Both bills include provisions that would increase the likelihood that a losing party will be forced to pay the legal fees for both sides (typically millions to tens of millions of dollars). These clauses are overly broad and will affect too many litigants who argue in good faith but lose in court anyway.

Congress must be particularly careful in writing such standards, because precedent in two 2014 Supreme Court decisions, Octane Fitness v. ICON Health & Fitness andHighmark v. Allcare Health Management Systems, already allows courts to award legal fees in “exceptional” patent cases when the loser has engaged in abusive practices or made frivolous arguments. Any new provision that is not strictly targeted will only pull in more legitimate litigants.

The bills would also dictate procedural requirements for patent cases that would impose cumbersome and expensive one-size-fits-all rules on district courts, leaving little room for judges to make specific determinations as to how a case should proceed. A patent owner would be required at the beginning of the litigation to spell out in great detail every instance of infringement that it might want to include in a trial years down the road. Requiring a small company or a startup to go through that exercise at the start of a case is a huge burden.

Another provision of H.R. 9 would mandate a stay of any discovery until after the trial court has conducted abstract hearings to interpret the terms in the patent. These types of rules will increase the cost to plaintiffs by multiples and will delay resolution of patent cases by months or even years.

An even more worrisome feature of H.R. 9: If a plaintiff bringing a patent case loses and then the company goes out of business, the court could stick its shareholders with paying the prevailing defendant’s legal fees. Under this provision, the plaintiff would be required at the outset to identify parties with the financial wherewithal to essentially backstop the litigation expenses. This undermines the fundamental premise of bankruptcy in the American legal system, which has encouraged investment for 150 years.

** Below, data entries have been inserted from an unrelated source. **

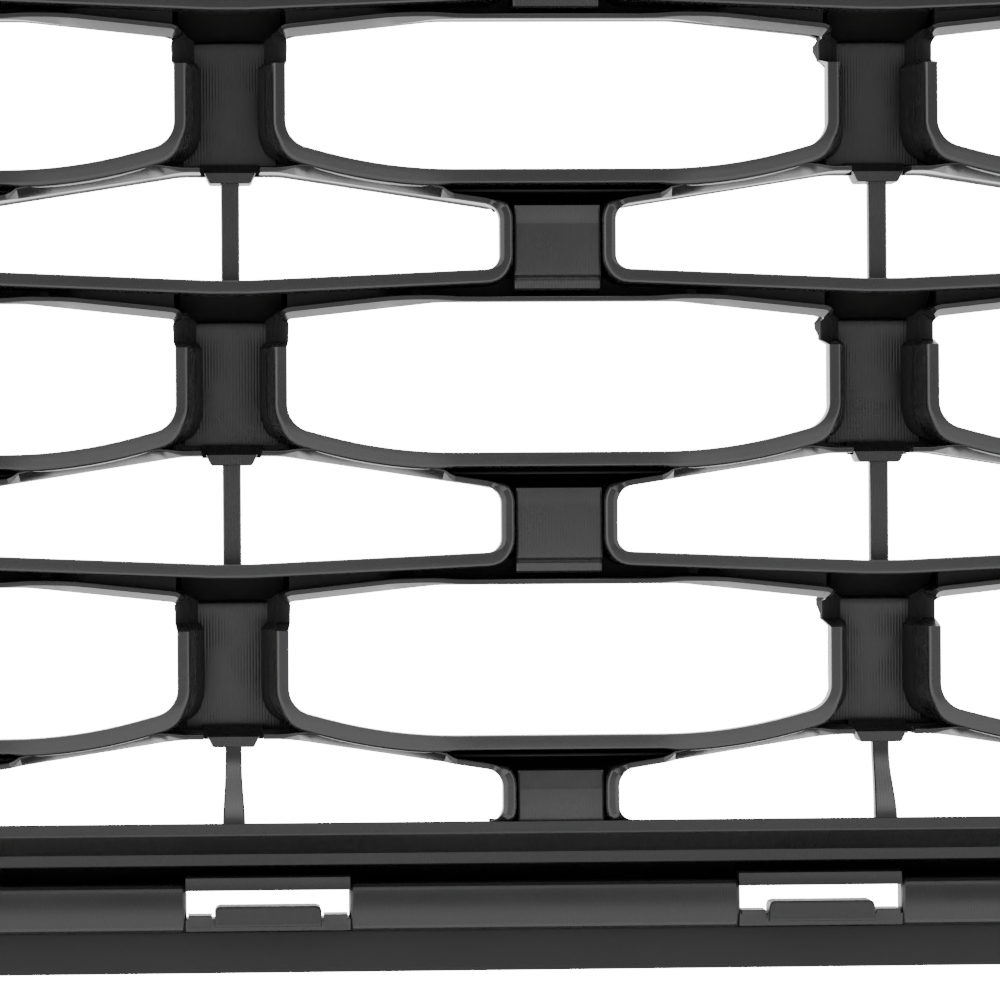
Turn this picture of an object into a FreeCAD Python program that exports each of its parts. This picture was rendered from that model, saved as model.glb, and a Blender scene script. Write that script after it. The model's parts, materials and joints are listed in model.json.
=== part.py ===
import FreeCAD, Part
import math
import os
import Sketcher

# Front grille.  Millimetres, +Z up, the show side faces -Y and the hollow side faces +Y.
# The origin is the centre locating hole of the upper mounting bracket, at the bracket's underside.

Vector = FreeCAD.Vector

SCREWS_EACH_SIDE = 3
STUDS = 3
END_SCREWS = (-0.5, 0.5)
RETAINERS = (-1.5, -0.5, 0.5, 1.5)
CLIPS = (-4.75, -1.5, 1.5, 4.75)
NEARLY_STRAIGHT = 0.001

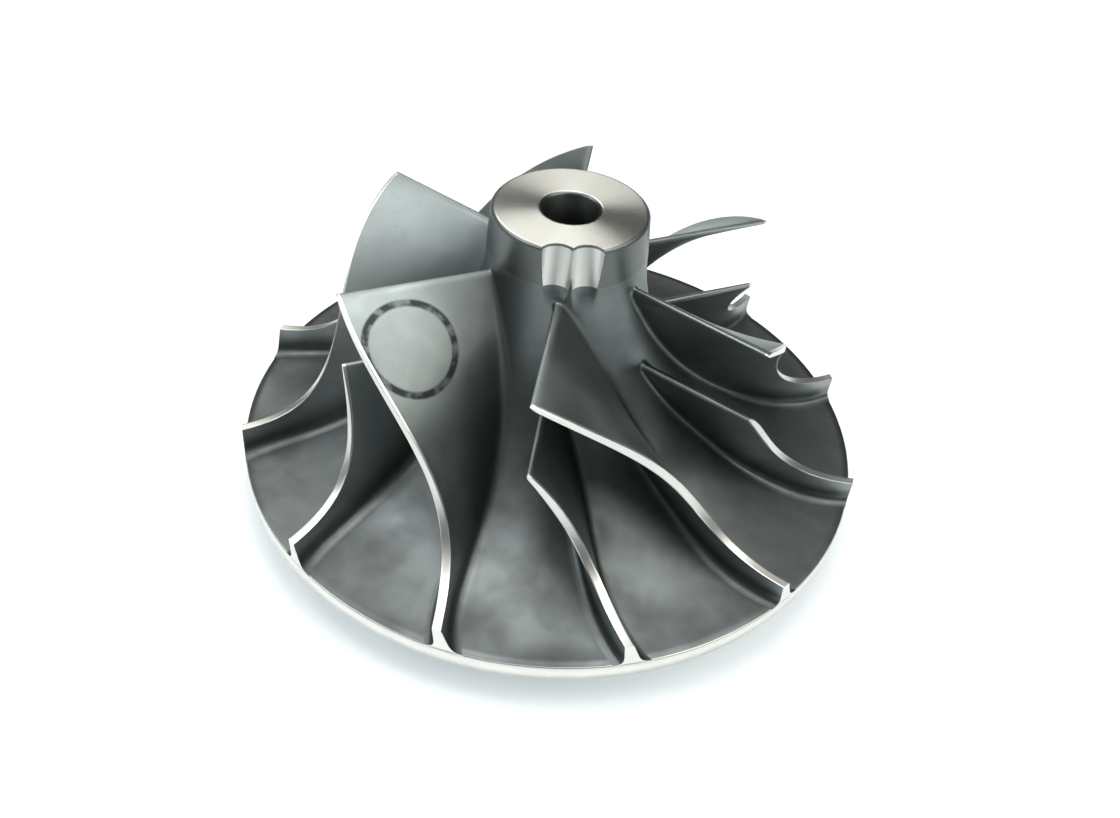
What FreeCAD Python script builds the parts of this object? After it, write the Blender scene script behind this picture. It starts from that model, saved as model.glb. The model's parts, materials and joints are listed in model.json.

The nature of venture capital requires a significant appetite for risk, but we take these risks knowing that even in the worst case our losses are limited to the money we invest. We can only lose the capital we put in, no more. Increasing the potential downside of investing would fundamentally change the equation.

A patent is only as effective as the ability to enforce it, and these bills will make it prohibitively expensive for many small businesses to protect their technology against infringement from larger incumbents, who can absorb these expenses as the cost of doing business. Those of us who back startups view enforceable patents as a fundamental requirement for many investments. Consequently, we will be less inclined to support many worthwhile innovations that require intellectual-property protection to succeed in the market.

I believe that it is possible to curb abusive practices without damaging our entrepreneurial ecosystem. Given the importance of innovation to our nation’s economy, and the importance of patents to protecting innovators and the companies they start, I urge our legislators to take the time to get this one right.

Mr. Sandell is managing general partner of the venture-capital firm NEA.